Surveys in Japan, South Korea, and Taiwan indicate public support for capital punishment remains high, despite moves in all three countries to curtail its use. The opposition to capital punishment in all these countries has been spearheaded from the top, by leaders with strong convictions. The elimination (or reinstatement) of the death penalty has not, however, been a major talking point in political campaigns in any of the three countries.

If Japan, South Korea, and Taiwan represent democratic, capitalist Asian models, a different model is China’s two communist neighbors: Vietnam and North Korea. Like China, Vietnam and North Korea are secretive about criminal justice and capital punishment. While North Korea has stated in the past that it abolished the death penalty, indications are that North Korea continues to execute its citizens at high levels. Pyongyang’s delegates at the UN Universal Periodic Review of North Korea’s human rights this past December even acknowledged public executions still take place—an extraordinarily rare international admission.

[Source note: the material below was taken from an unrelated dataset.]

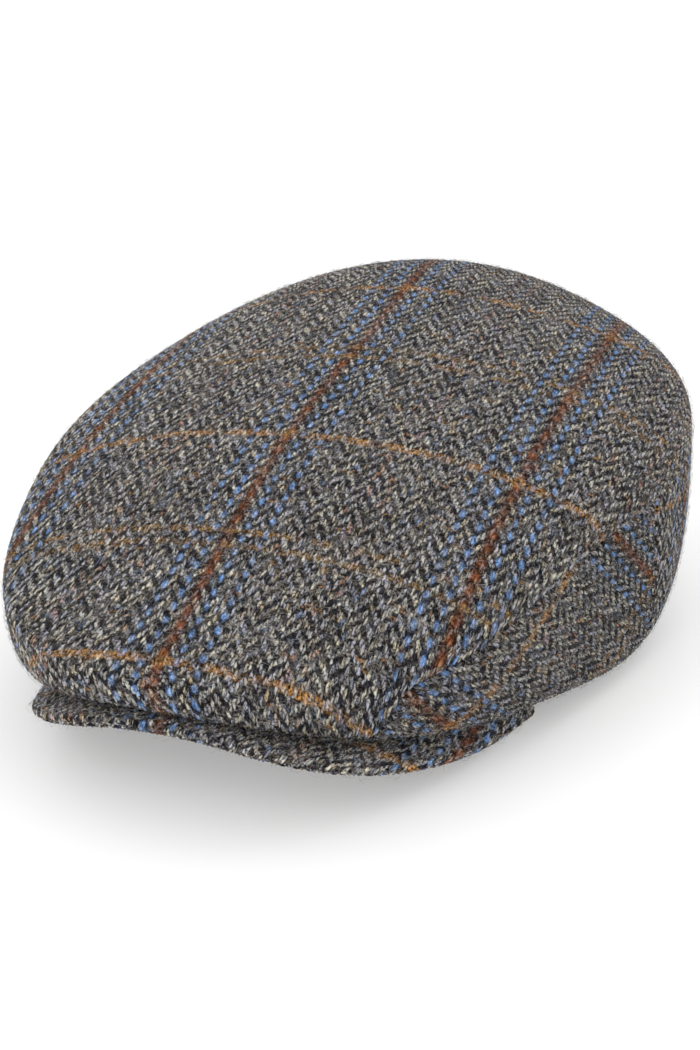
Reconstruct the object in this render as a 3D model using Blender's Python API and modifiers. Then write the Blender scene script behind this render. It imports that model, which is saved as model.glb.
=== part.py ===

So which countries offer the closest analogy? China remains an authoritarian regime that resists transparency and uses the death penalty at the highest levels in the world—both by rate and sheer number of citizens executed—with an estimated 5,000 executions in 2009. At the same time, executions have been decreasing, and China has said it would like to eventually eliminate the death penalty. Ultimately, China’s treatment of its citizens and its accounting to the global community will influence how it is compared: whether with an international pariah such as North Korea, or a prosperous country like South Korea, which commands respect for its openness and rule of law.